I think lists and some visual chore charts work great but keep the chore simple and 1 task at a time.

I don't understand why he says he's bored?  He likes his origami, right?  So it seems to me that he needs help communicating more precisely ("That's boring", "I don't want to") and maybe needs help identifying his feelings and attitudes about various activities.

It's like pulling teeth for me to talk with my son about what he likes and doesn't like (for example, how he feels about school), but it helps to use visuals like smileys/frownies or a thermometer ("incredible 5 point scale") and experiment with the format of the questions.  I had good success with "what is it like to be you [in a specific situation]?"  That way, you might be able to figure out some chores or strategies that will work better for him.

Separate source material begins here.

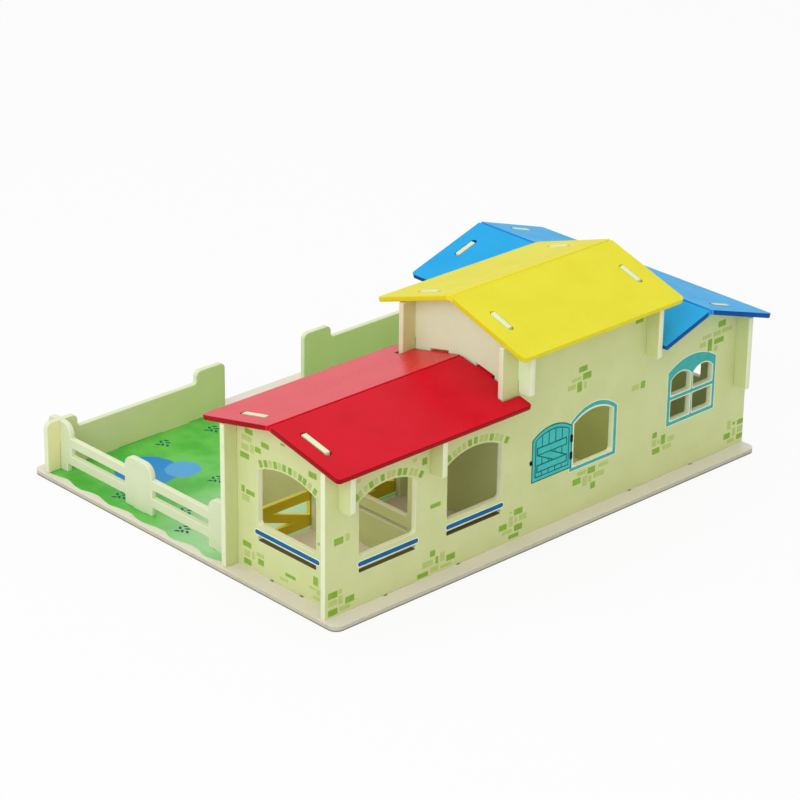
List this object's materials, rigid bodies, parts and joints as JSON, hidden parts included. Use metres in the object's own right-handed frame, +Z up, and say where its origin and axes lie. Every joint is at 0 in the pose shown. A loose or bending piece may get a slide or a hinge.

Good luck with everything. 

The 'I want just one day of fun' or not really knowing what to do with
himself sounds familiar. If my ds had an activity (like you ds's origami)
he'd do independently and enjoy I would be careful about using it as a
reward. I remember reading this story about a man in a group home. He
did not seem to enjoy pizza night so the staff decided at his IEP to not
have him go anymore. He finaly spoke up and said that it was his faviorite
activity all week but he did not want to let people know because then he
would have to work for it as a reward. I think it's important for any person
to have things they can just do and enjoy without having to work for it.

My ds likes making little decorations for a variety of holidays and I am
always happy when he is motivated to do something by himself. My ds
also likes playing games and sometimes we clean his room first and then
he can pick a game of chess or monopoly. I did just sign him up for a
chess-club and he really looks forward to the meetings. Is there any kind
of club your ds might like through the rec board or school? Something
that gets him together with peers but is not unstructured?
I think the limited playskills and limited motivation is a problem for many
of our kids. I really appreciate the comments and ideas.  Last night I told Shawn that I wanted to play Legos with him.  We played for a while and I helped him build a few things, but as we were building I would make comments like "I can't find the legs to this guy.  Maybe we could get a bowl to put all the people pieces in it."  He liked the idea and by the time our hour of playing was done his room was clean and organized.  His partially built masterpieces had a home and the rest of the legos were tucked into his box.  We worked it out so that every month I will buy him a new container to organize his legos so he doesn't just dump them to find what he wants.  He even let his 7 year old NT sister play!  I have tried the race thing in the past and it did not work for him, but with the ideas from you guys I decided to try to play and subtly organize.  It worked great.  I even used it on the 7 year old.  Thanks again guys.  You are great!